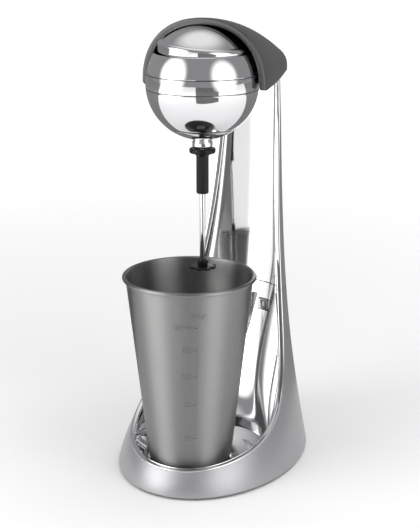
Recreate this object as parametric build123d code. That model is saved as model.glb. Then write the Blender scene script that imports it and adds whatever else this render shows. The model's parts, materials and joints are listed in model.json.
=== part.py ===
"""Milkshake mixer: an oval stand with a leaning column, a ball shaped motor
head under a hood, a stirrer on a straight rod and a loose steel cup.

Millimetres, +Z up, front towards -Y. The origin is the middle of the oval
footprint, at the surface that the feet stand on.
"""
from build123d import *
from math import cos, pi, sin, sqrt
import os

roundness = 0.5523           # Bezier handle that makes a quarter ellipse

# ---------------------------------------------------------------- stand
base_width = 136.0
base_depth = 188.0
foot_height = 2.0            # shell edge above the table
column_top = 281.5
parting_height = 117.5       # joint between the lower and upper casings
parting_gap = 0.3
shell_wall = 2.0
liner_wall = 1.5
liner_gap = 0.6              # radial gap between shell and liner
trim_depth = 1.8             # height of the bright lip trim
tray_floor = 14.5            # top face of the cup tray

# Side of the stand as a Bezier curve of (half width, front, height) of its
# full oval. The back of the oval is upright, at back_end.
front_end = -base_depth / 2
back_end = base_depth / 2
column_half_width = 23.3
stand_line = [
    (base_width / 2, front_end, foot_height),
    (base_width / 2 - 11.7, front_end + 9.0, 55.0),
    (column_half_width + 3.7, back_end - 34.0, 90.0),
    (column_half_width, back_end - 30.0, column_top),
]

# Lip line of the stand seen from the side, a Bezier curve of (y, z).
lip_front = (front_end + 2.5, 18.0)
lip_sweep = (18.5, 32.0)
lip_knee = (back_end - 37.5, 60.0)
lip_top = (back_end - 12.5, column_top + 0.5)

# Trough of the liner as a Bezier curve of (half width, back, height) of its
# oval, which is centred on trough_centre.
trough_centre = front_end + 44.0
trough_rise = 8.0            # the trough's form runs on above the column
trough_line = [
    (base_width / 2 - 11.0, 2.0, tray_floor),
    (base_width / 2 - 8.0, back_end - 44.0, 18.0),
    (base_width / 2 - 14.0, back_end - 22.0, 55.0),
    (base_width / 2, back_end - 8.0, column_top + trough_rise),
]
loft_rings = 12

# ---------------------------------------------------------------- cup
cup_wall = 0.7
cup_bottom_radius = 29.9
cup_top_radius = 45.3
cup_height = 136.8
cup_rim_tube = 1.5
cup_corner = 4.0
seat_gap = 1.2               # between the cup and its seat ring
seat_width = 4.2
seat_height = 3.0
seat_to_front = 9.8          # from the seat ring to the stand's front
cup_y = front_end + seat_to_front + seat_width + seat_gap + cup_bottom_radius
mixing_shift = 25.4          # from the cup in its tray back to the spindle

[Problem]
Gather every line containing the word "that" and copy it.

[Response]
Recreate this object as parametric build123d code. That model is saved as model.glb. Then write the Blender scene script that imports it and adds whatever else this render shows. The model's parts, materials and joints are listed in model.json.
footprint, at the surface that the feet stand on.
roundness = 0.5523           # Bezier handle that makes a quarter ellipse